La solution de restauration
Pour neutraliser cet effort et éliminer le risque encouru, nous avons conçu d'ajouter, une force (vecteur C en vert sur le croquis de gauche) en direction inverse de la bascule, un "contrepoids" qui maintiendrait de façon équilibrée l'appui des pierres les unes contre les autres. Pour être optimale, cette force devra passer dans le plan de la verticale du centre de gravité et de la direction en bascule. Il en résultera un vecteur V se déplaçant de droite à gauche sur l'image selon la valeur qui sera donnée à la force c jusqu'à ce qu'un équilibre satisfaisant soit trouvé, c'est à dire lorsque la charge sera uniformément répartie entre les pierres. Il devint alors logique que cette force se traduise par la mise en place d'un câble tendu dans le corps de la statue.
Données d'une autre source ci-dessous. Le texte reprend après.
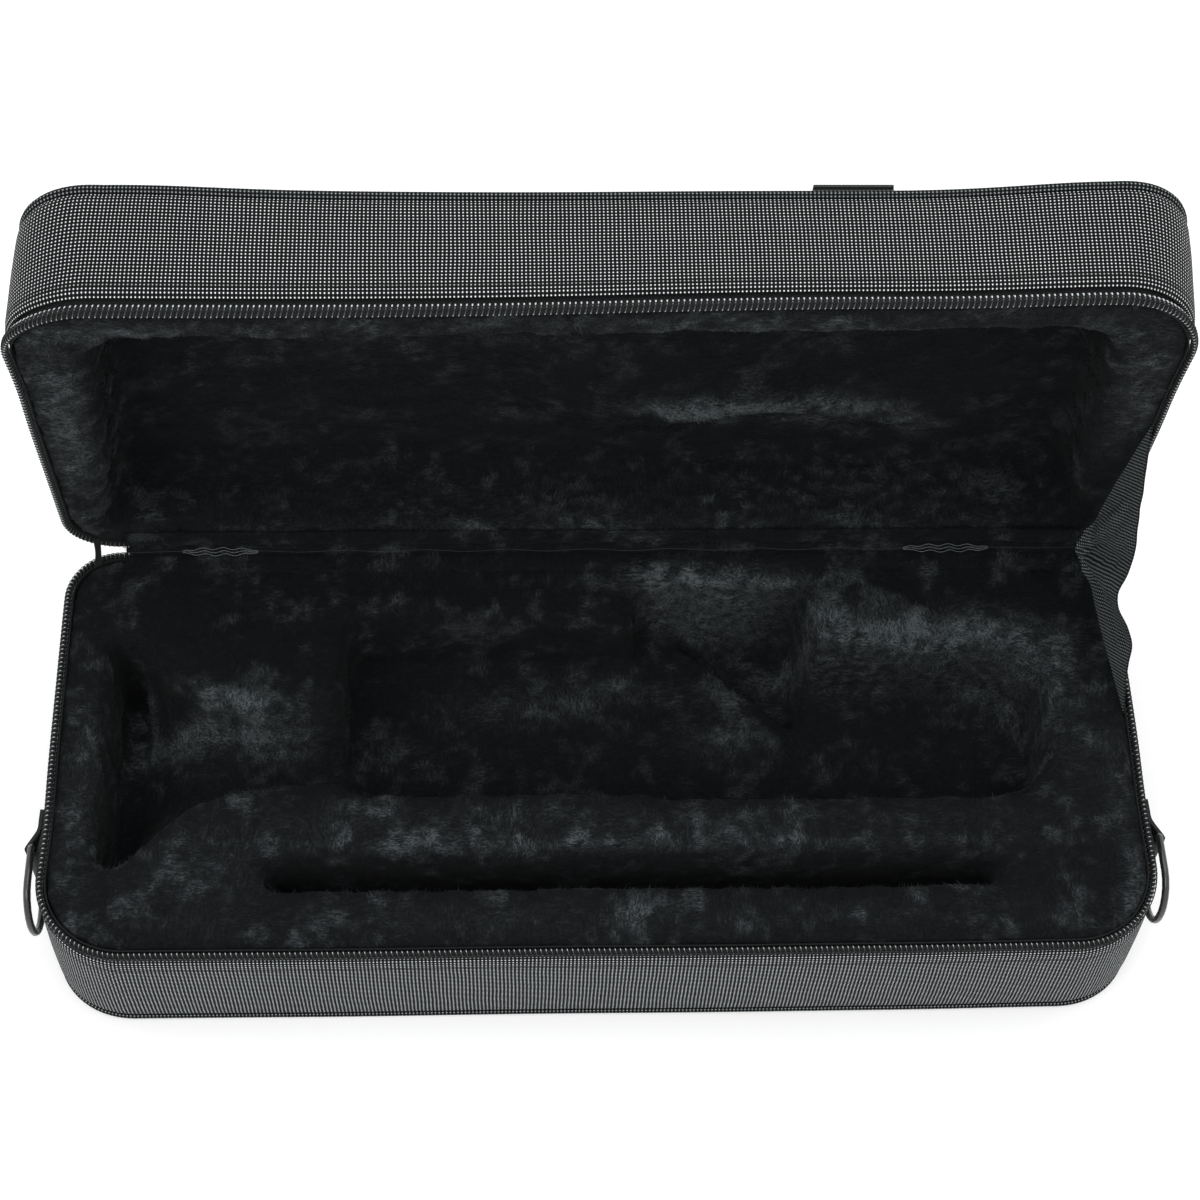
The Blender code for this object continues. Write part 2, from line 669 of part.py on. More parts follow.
def ribbon_rings(path, thickness, low, high, side_x):
    """Section outline of a ribbon standing between two heights, following a plan path."""
    left, right = [], []
    for i, point in enumerate(path):
        before = Vector(path[max(i - 1, 0)])
        after = Vector(path[min(i + 1, len(path) - 1)])
        along = (after - before).normalized()
        normal = Vector((-along.y, along.x)) * thickness / 2
        left.append(Vector(point) + normal)
        right.append(Vector(point) - normal)
    outline = left + list(reversed(right))
    rings = []
    for z in (low, high):
        rings.append([(side_x * (LENGTH / 2 + p.y), -p.x, z) for p in outline])
    return rings


def ring_centre_line():
    """The ring's wire in its own plane: a straight bar and a round bow, as (reach, height)."""
    half = RING_BAR / 2
    bow = half * RING_BOW_SHARE
    points = []
    for k in range(BEND_STEPS + 1):
        angle = math.pi - math.pi / 2 * k / BEND_STEPS
        points.append((RING_BEND + RING_BEND * math.cos(angle), half - RING_BEND + RING_BEND * math.sin(angle)))
    for k in range(RING_STEPS + 1):
        angle = math.pi / 2 - math.pi * k / RING_STEPS
        points.append((RING_REACH - bow + bow * math.cos(angle), half * math.sin(angle)))
    for k in range(BEND_STEPS + 1):
        angle = -math.pi / 2 - math.pi / 2 * k / BEND_STEPS
        points.append((RING_BEND + RING_BEND * math.cos(angle), RING_BEND - half + RING_BEND * math.sin(angle)))
    return points


def build_ring(side_name, side_x, parent):
    top = -RING_DROP - RING_WIRE / 2
    middle = top - RING_BAR / 2
    reach_up = WEBBING / 2 - RING_WIRE / 2 - GAP
    rings = ribbon_rings(tab_path(), WEBBING_THICKNESS, middle - reach_up, middle + reach_up, side_x)
    loft(f"ring_tab_{side_name}", rings, parent, BLACK_TAPE)
    centre = Vector((side_x * (LENGTH / 2 + RING_STAND), -RING_S, middle))
    out = Vector((side_x, 0.0, 0.0))
    line = ring_centre_line()
    rings = []
    for i, (reach, up) in enumerate(line):
        before, after = line[i - 1], line[(i + 1) % len(line)]
        along = Vector((0.0, before[0] - after[0], after[1] - before[1])).normalized()
        across = along.cross(out).normalized()
        ring = []
        for k in range(WIRE_SIDES):
            angle = math.tau * k / WIRE_SIDES
            push = across * math.cos(angle) + out * math.sin(angle)
            ring.append(Vector((0.0, -reach, up)) + push * (RING_WIRE / 2))
        rings.append(ring)
    loft(f"strap_ring_{side_name}", rings, parent, BLACK_STEEL, closed_path=True, location=centre)


# Zip ends and sliders


def box_rings(x0, x1, y0, y1, z0, z1):
    ring = [(y0, z0), (y1, z0), (y1, z1), (y0, z1)]
    return [[(x, y, z) for y, z in ring] for x in (x0, x1)]


def build_zip_end(side_name, side_x, parent):
    """The closed end of the zip, sewn to the base's back wall under the hinge."""
    start = side_x * ZIP_END_X
    end = side_x * (ZIP_END_X - ZIP_END_LENGTH)
    half_chain = CHAIN_WIDTH / 2
    half_tape = half_chain + ZIP_END_MARGIN
    face = GAP + TAPE_THICKNESS
    shoulder = face + COIL_THICKNESS * 0.5
    crown = face + COIL_THICKNESS
    upper = [(crown, half_chain * 0.7), (shoulder, half_chain), (face, half_chain), (face, half_tape),
             (GAP, half_tape)]
    profile = [(y, -z) for y, z in reversed(upper)] + upper
    rings = [[(x, y, z - ZIP_END_DROP) for y, z in profile] for x in (start, end)]
    loft(f"zip_end_{side_name}", rings, parent, BLACK_TAPE)


def slider_place(side_x):
    """Centre of a parked slider along the wall, one small gap from the zip's bottom stop."""
    stop = ZIP_END_X - ZIP_END_LENGTH
    return side_x * (stop + SLIDER_LENGTH / 2 + SLIDER_STOP_GAP)


def slider_top():
    return 3 * GAP + TAPE_THICKNESS + COIL_THICKNESS + SLIDER_WALL


def build_slider(side_name, side_x, parent):
    """Slider body: a waisted plan, hollowed to run over the chain, with a bridge for the pull."""
    x = slider_place(side_x)
    floor = 2 * GAP + TAPE_THICKNESS
    top = slider_top()
    chain_top = top - SLIDER_WALL
    inside = CHAIN_WIDTH / 2 + GAP
    narrow = inside + SLIDER_WALL
    wide = SLIDER_WIDTH / 2
    rings = []
    for k in range(SLIDER_STEPS + 1):
        share = k / SLIDER_STEPS
        along = SLIDER_LENGTH * (share - 0.5)
        bulge = narrow + max(wide - narrow, 0.0) * math.sin(math.pi * min(share * 1.15, 1.0))
        section = [
            (floor, -bulge), (top - SLIDER_BEVEL, -bulge), (top, SLIDER_BEVEL - bulge),
            (top, bulge - SLIDER_BEVEL), (top - SLIDER_BEVEL, bulge), (floor, bulge),
            (floor, inside), (chain_top, inside), (chain_top, -inside), (floor, -inside),
        ]
        rings.append([(x + side_x * along, y, z - ZIP_END_DROP) for y, z in section])
    body = loft(f"slider_{side_name}", rings, parent, BLACK_STEEL)
    foot = top - BRIDGE_FOOT
    under = top + BRIDGE_RISE
    crest = under + BRIDGE_BAR
    half = SLIDER_LENGTH / 2
    right = [(foot, half * 0.55), (crest, half * 0.35)]
    arch = [(under, half * 0.12), (foot, half * 0.30)]
    profile = right + [(y, -v) for y, v in reversed(right)] + [(y, -v) for y, v in reversed(arch)] + arch
    rings = []
    for w in (-BRIDGE_WIDTH / 2, BRIDGE_WIDTH / 2):
        rings.append([(x + side_x * v, y, w - ZIP_END_DROP) for y, v in profile])
    combine(body, loft(f"slider_{side_name}_bridge", rings, parent, None), "UNION")


def build_pull(side_name, side_x, parent):
    """Pull tab: a flat plate whose eye takes the slider's bridge; its bar lies under the bridge."""
    bar = PULL_THICKNESS / 2
    height = slider_top() + BRIDGE_RISE - GAP - bar
    pivot = Vector((slider_place(side_x), height, -ZIP_END_DROP))
    half = PULL_WIDTH / 2
    tip = PULL_LENGTH
    outline = [(-bar, -half), (tip - half, -half), (tip, -half * 0.5), (tip, half * 0.5), (tip - half, half),
               (-bar, half)]
    rings = [[(-side_x * v, y, w) for v, w in outline] for y in (-bar, bar)]
    body = loft(f"pull_{side_name}", rings, parent, BLACK_STEEL, location=pivot)
    eye = BRIDGE_WIDTH / 2 + PULL_EYE_MARGIN
    hole = [(bar, -eye), (bar + PULL_EYE_LENGTH, -eye), (bar + PULL_EYE_LENGTH, eye), (bar, eye)]
    rings = [[(-side_x * v, y, w) for v, w in hole] for y in (-PULL_THICKNESS, PULL_THICKNESS)]
    combine(body, loft(f"pull_{side_name}_eye", rings, parent, None, location=pivot), "DIFFERENCE")


# Handle on the lid's outer panel


def build_handle_patch(side_name, side_x, parent):
    """Webbing sewn to the panel, from its foot to just under the fold."""
    low = LID_HEIGHT + GAP
    x = side_x * HANDLE_X
    half = WEBBING / 2
    rings = box_rings(x - half, x + half, -HANDLE_PATCH_TOP, -HANDLE_PATCH_FOOT, low, low + WEBBING_THICKNESS)
    loft(f"handle_patch_{side_name}", rings, parent, BLACK_TAPE)


def handle_line(fold):
    """Right half of the loop, from its fold to the middle: place about the pivot, normal, half width.

    Places and normals are (x, y, h) in the lid's rim coordinates.
    """
    line = []
    for k in range(FOLD_STEPS + 1):
        angle = -math.pi / 2 + math.pi * k / FOLD_STEPS
        normal = Vector((0.0, -math.cos(angle), math.sin(angle)))
        line.append((Vector((HANDLE_X, 0.0, 0.0)) + normal * fold, normal, WEBBING / 2))
    up = Vector((0.0, 0.0, 1.0))
    centre = Vector((HANDLE_X - HANDLE_CORNER, HANDLE_DROP - HANDLE_CORNER, fold))
    for k in range(CORNER_STEPS + 1):
        share = k / CORNER_STEPS
        angle = math.pi / 2 * share
        place = centre + Vector((math.cos(angle), math.sin(angle), 0.0)) * HANDLE_CORNER
        line.append((place, up, (WEBBING + (HANDLE_NECK - WEBBING) * share) / 2))
    return line


def build_handle(parent):
    """Webbing loop that swings on its two folds, and the padded grip round its middle."""
    fold = HANDLE_FOLD_RADIUS + WEBBING_THICKNESS / 2
    seat = LID_HEIGHT + 2 * GAP + WEBBING_THICKNESS
    pivot = Vector((0.0, -HANDLE_PATCH_TOP + fold, seat + WEBBING_THICKNESS / 2 + fold))
    right = handle_line(fold)
    flip = Vector((-1.0, 1.0, 1.0))
    line = right + [(place * flip, normal, half) for place, normal, half in reversed(right)]
    rings = []
    for i, (place, normal, half) in enumerate(line):
        before, after = line[max(i - 1, 0)][0], line[min(i + 1, len(line) - 1)][0]
        along = after - before
        across = normal.cross(along).normalized() * half
        thick = normal * (WEBBING_THICKNESS / 2)
        rings.append([place - across - thick, place + across - thick, place + across + thick, place - across + thick])
    loft("handle_loop", rings, parent, BLACK_TAPE, location=pivot)
    build_grip(pivot, Vector((0.0, HANDLE_DROP, fold)), parent)


def build_grip(pivot, middle, parent):
    """A padded sleeve round the loop's straight stretch."""
    half = GRIP_LENGTH / 2
    ends = half - GRIP_END_LENGTH
    stations = [(-half, GRIP_END_TAPER), (-ends, 0.0), (ends, 0.0), (half, GRIP_END_TAPER)]
    rings = []
    for x, taper in stations:
        rings.append(grip_section(middle, x, GRIP_WIDTH / 2 - taper, GRIP_THICKNESS / 2 - taper))
    for x in (half, -half):
        slot = (HANDLE_NECK / 2 + GAP, WEBBING_THICKNESS / 2 + GAP)
        rings.append([middle + Vector((x, slot[0] * a, slot[1] * b)) for a, b in SLOT_CORNERS])
    loft("handle_grip", rings, parent, BLACK_TAPE, closed_path=True, location=pivot)


def grip_section(middle, x, half_width, half_thickness):
    """Rounded section of the grip, with as many points as the slot through it."""
    section = []
    for a, b in GRIP_CORNERS:
        section.append(middle + Vector((x, half_width * a, half_thickness * b)))
    return section


def main():
    clear_scene()
    base = add_frame("base_frame", 0.0)
    lid = add_frame("lid_frame", -OPEN_ANGLE)
    build_cover("base", BASE_HEIGHT, -1.0, base)
    build_zip_half("base", -1.0, base)
    build_base_lining(base)
    build_cover("lid", LID_HEIGHT, 1.0, lid)
    build_zip_half("lid", 1.0, lid)
    build_lid_lining(lid)
    build_hinge(base)
    build_gusset(base)
    for side_name, side_x in (("left", -1.0), ("right", 1.0)):
        build_ring(side_name, side_x, base)
        build_zip_end(side_name, side_x, base)
        build_slider(side_name, side_x, base)
        build_pull(side_name, side_x, base)
        build_handle_patch(side_name, side_x, lid)
    build_handle(lid)


main()
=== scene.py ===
"""Looks of the trumpet gig bag: woven cover, zip, plush lining with brushing and painted light and shade,
hinge, stay, rings and carry handle.

Metres, in the frame's axes. Both halves are laid out in rim coordinates: x along the bag, y from the hinge
line (negative towards the front) and h, the depth from the rim plane into the half.
"""

import json
import math
import random

import bpy
from mathutils import Matrix, Vector, noise

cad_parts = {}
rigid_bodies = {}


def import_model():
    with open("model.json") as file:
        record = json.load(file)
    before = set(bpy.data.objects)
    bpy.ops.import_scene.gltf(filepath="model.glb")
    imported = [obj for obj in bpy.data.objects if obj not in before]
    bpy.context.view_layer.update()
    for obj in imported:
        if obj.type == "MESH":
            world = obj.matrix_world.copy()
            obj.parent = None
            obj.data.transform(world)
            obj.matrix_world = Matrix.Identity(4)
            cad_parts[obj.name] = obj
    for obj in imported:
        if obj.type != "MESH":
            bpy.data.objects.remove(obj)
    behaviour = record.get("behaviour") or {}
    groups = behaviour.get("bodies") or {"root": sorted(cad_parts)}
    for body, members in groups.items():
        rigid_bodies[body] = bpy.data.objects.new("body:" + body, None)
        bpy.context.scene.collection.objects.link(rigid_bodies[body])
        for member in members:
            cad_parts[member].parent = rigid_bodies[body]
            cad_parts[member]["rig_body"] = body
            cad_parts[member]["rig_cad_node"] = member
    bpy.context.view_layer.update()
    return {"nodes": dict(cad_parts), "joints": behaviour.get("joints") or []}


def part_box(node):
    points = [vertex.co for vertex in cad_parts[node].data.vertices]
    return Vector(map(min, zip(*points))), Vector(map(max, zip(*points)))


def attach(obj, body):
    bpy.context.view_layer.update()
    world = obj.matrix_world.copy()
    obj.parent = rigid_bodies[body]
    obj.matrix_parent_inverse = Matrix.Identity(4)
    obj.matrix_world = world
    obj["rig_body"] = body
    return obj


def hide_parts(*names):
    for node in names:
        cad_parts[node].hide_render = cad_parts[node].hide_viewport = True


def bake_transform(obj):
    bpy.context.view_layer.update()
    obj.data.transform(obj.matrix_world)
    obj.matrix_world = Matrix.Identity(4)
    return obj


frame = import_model()

# The bag's outline, read from the frame
LID_HINGE = next(j for j in frame["joints"] if j["name"] == "lid_hinge")
HINGE = Vector(LID_HINGE["pos_m"])
OPEN_ANGLE = math.radians(LID_HINGE["range_deg"][1])
BAND_LOW, BAND_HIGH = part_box("base_side_band")
LENGTH = BAND_HIGH.x - BAND_LOW.x
DEPTH = BAND_HIGH.y - BAND_LOW.y
HEIGHT = {"base": HINGE.z, "lid": 0.066}
BACK_RADIUS = 0.028
FRONT_RADIUS = 0.045
ZIP_END_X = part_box("zip_end_right")[1].x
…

La restauration par simulation préalable
Le clone numérique d'une statue reconstruite virtuellement est une succession de corps creux juxtaposés que le restaurateur peut "explorer" et où il peut installer successivement chacune de ses hypothèses de restauration. Pour rechercher la trajectoire optimale du cable, nous avons matérialisé le plan passant par l'axe vertical du centre de gravité puis un second plan perpendiculaire qui fut incliné jusqu'à ce qu'il recoupe le "quartier" le plus extérieur possible de façon à obtenir l'angle BAC le plus ouvert. La vérification de cette trajectoire s'est faite par l'intérieur de l'œuvre en mesurant à chaque étage la distance minimale résiduelle entre cette droite et l'épiderme.
Chacun des inserts métalliques envisagés - goujons tête-torse, torse-genou, genou-base - a été l'objet d'une modélisation similaire. Restait à concevoir une méthodologie pour le report des axes sur l'objet réel.